London; a fortress or an Olympics host!?
Britain is girding itself for the biggest peacetime security operation in its history that runs counter to the spirit of Olympics Games both the ancient and modern ones.
The military shadow lurking in the background of hosting such a cultural and sports event shows that the London Olympics 2012 are no ordinary games.
A security force of nearly 50,000 military and civilian personnel, backed by a huge intelligence operation, will turn the British capital into a fortress to protect venues, athletes and visitors.
Not since World War II have Britain and the United States teamed up for such a massive security operation on British soil.
Londoners, spectators, tourists and athletes know that surface-to-air missile batteries will be nearby on the rooftops of people’s homes, with armed jets and helicopters in the skies, and a warship in the river Thames for this year’s Olympics Games.
The Olympics weren’t supposed to be like this. They began in ancient Greece to give the people a break from war. Furthermore a Truce from fighting was declared from 7 days before the games until 7 days after to allow athletes, artists and spectators to travel in safety.
When the modern Olympic Games were established in 1894 the principles of Olympism were incorporated into a Charter, including respect for ethical principles and promotion of a peaceful society.

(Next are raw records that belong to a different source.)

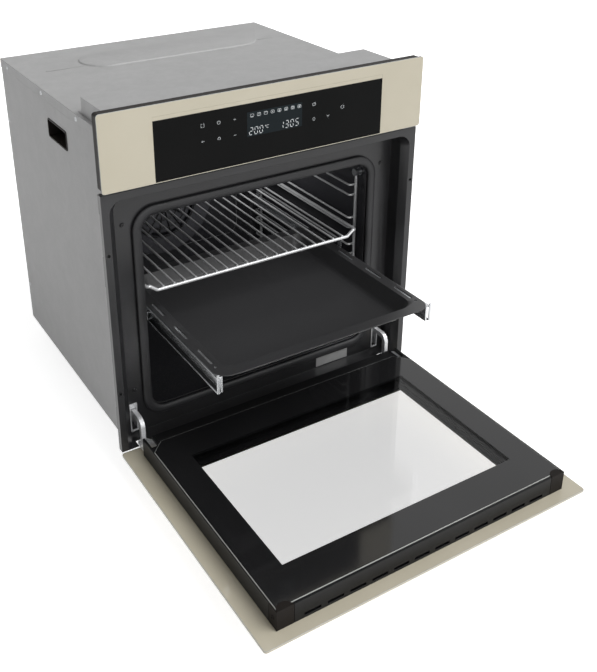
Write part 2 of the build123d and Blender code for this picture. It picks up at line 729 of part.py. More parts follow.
blower_motor_length = 42.0
blower_motor_half = 27.0
blower_motor_chamfer = 8.0
with BuildPart() as blower_motor:
    block((blower_half, blower_half + blower_motor_length),
          (blower_y - blower_motor_half, blower_y + blower_motor_half), (deck,
           blower_z + blower_motor_half))
    rod((blower_half - 1, blower_y, blower_z), (blower_half + blower_shaft_reach + 2, blower_y, blower_z),
        motor_shaft + fit_gap, Mode.SUBTRACT)
    chamfer(blower_motor.edges().filter_by(Axis.X).group_by(Axis.Z)[-1], blower_motor_chamfer)
blower_motor.part.label = "blower_motor"
export_step(blower_motor.part, "parts/blower_motor.step")

board_thickness = 1.6
board_rise = 12.0
board_size = (115.0, 130.0)
board_margins = (21.0, 85.0)
board_post_inset = 7.5
board_post_radius = 3.0
board_parts = (20.0, 26.0, 16.0)
board_parts_pitch = (40.0, 36.0)
with BuildPart() as power_board:
    board_x = -side_inner + board_margins[0] + board_size[0] / 2
    board_y = casing_depth - board_margins[1] - board_size[1] / 2
    board_top = deck + board_rise + board_thickness
    with Locations((board_x, board_y, board_top - board_thickness / 2)):
        Box(*board_size, board_thickness)
    with Locations((board_x, board_y, deck + board_rise / 2)):
        with GridLocations(board_size[0] - 2 * board_post_inset, board_size[1] - 2 * board_post_inset,
                           2, 2):
            Cylinder(board_post_radius, board_rise)
    with Locations((board_x, board_y, board_top + board_parts[2] / 2)):
        with GridLocations(*board_parts_pitch, 2, 3):
            Box(*board_parts)
power_board.part.label = "power_board"
export_step(power_board.part, "parts/power_board.step")

terminal_depth = 22.0
with BuildPart() as terminal_block:
    block((terminal_x - 32, terminal_x + 32), (casing_depth - sheet - terminal_depth, casing_depth - sheet),
          (terminal_z - 16, terminal_z + 16))
    with BuildSketch(Plane.XY.offset(terminal_z + 16)):
        with Locations((terminal_x, casing_depth - sheet - terminal_depth / 2)):
            with GridLocations(12, 10, 5, 2):
                Circle(3)
    extrude(amount=-8, mode=Mode.SUBTRACT)
terminal_block.part.label = "terminal_block"
export_step(terminal_block.part, "parts/terminal_block.step")

clamp_size = (44.0, 22.0)
with BuildPart() as cable_clamp:
    clamp_y = casing_depth - sheet
    with BuildSketch(front_view(clamp_y)):
        with Locations((terminal_x, clamp_z)):
            SlotOverall(*clamp_size)
            Circle(cord_hole, mode=Mode.SUBTRACT)
    extrude(amount=9)
cable_clamp.part.label = "cable_clamp"
export_step(cable_clamp.part, "parts/cable_clamp.step")

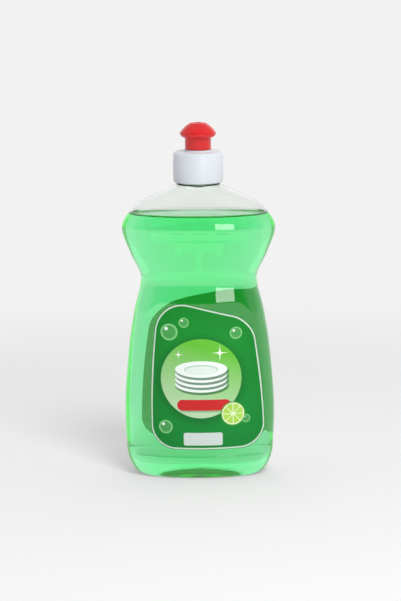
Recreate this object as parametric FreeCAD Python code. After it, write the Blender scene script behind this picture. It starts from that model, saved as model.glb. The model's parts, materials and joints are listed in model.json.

Yet even recently, in 1993, the UN General Assembly adopted a resolution which committed member states to promote an Olympic Truce at the 1994 winter games. In fact this led to a brief truce in war-torn Sarajevo so that athletes could safely visit the Winter Olympics in Norway.
In 2000 the International Olympic Committee established the International Olympic Truce Foundation with the goal of reviving the ancient tradition of the Olympic Truce.
That year the UN General Assembly’s Millennium Declaration urged member states “to observe the Olympic Truce, individually and collectively, now and in the future.
It also urged member states to support the International Olympic Committee in its efforts to promote peace and human understanding through sport and the Olympic Ideal.”
However, now in 2012, a so-called western democracy is hosting the Games, with as many as 48,000 security forces, 13,500 of them, troops on the ground. Surface-to-air missiles stationed on top of residential apartment buildings. A sonic weapon that disperses crowds by creating “head-splitting pain.” Unmanned drones peering down from the skies. A safe zone, cordoned off by an 18-kilometre electrified fence, ringed with trained agents and 55 teams of attack dogs.
One would be forgiven for thinking that these were the counter-insurgency tactics used by U.S. army bases in Iraq and Afghanistan. But instead of being used in a war zone, they in fact make up the very visible security apparatus in London for the 2012 Summer Olympics.
London, which has the most street cameras per capita of any city on Earth, has since the terror attacks of 7/7/05 been a city whose political leaders spare no expense to monitor its own citizens. But the Olympic operation goes above and beyond anything we’ve ever seen when a so-called western democracy hosts the Games.
Olympics aren’t about sport any more than the Iraq war was about democracy. The Olympics are not about athletes. And they’re definitely not about bringing together “the community of nations.” They are a neo-liberal Trojan Horse aimed at bringing in business and rolling back the most basic civil liberties.
The prospect of thousands of uniformed service personnel crawling over crowded London, along with an extra 9,500 police officers on peak days, has already raised hackles, particularly in the East End, site of the main venues. The neighborhood is home to a large minority population where heavy-handed police tactics have long been a source of friction, and some fear the Olympics could exacerbate that.
Residents of a London apartment tower have gone to court in a bid to stop their rooftop being used as a missile base during the Olympic Games. They say the unprecedented deployment could make the building a terrorist target.
Residents of the 17-story Fred Wigg Tower in Leytonstone, east London, say they were not consulted about the decision.
Their lawyer, Marc Willers, told the High Court that the residents had "a fully justified fear that installation or deployment of the missile system on the roof of the Fred Wigg Tower gives rise to the additional risk that the tower itself may become the focus of a terrorist attack."
They claim the missiles breach their rights under the European Convention on Human Rights, which protects an individual's "right to private life and peaceful enjoyment of their home."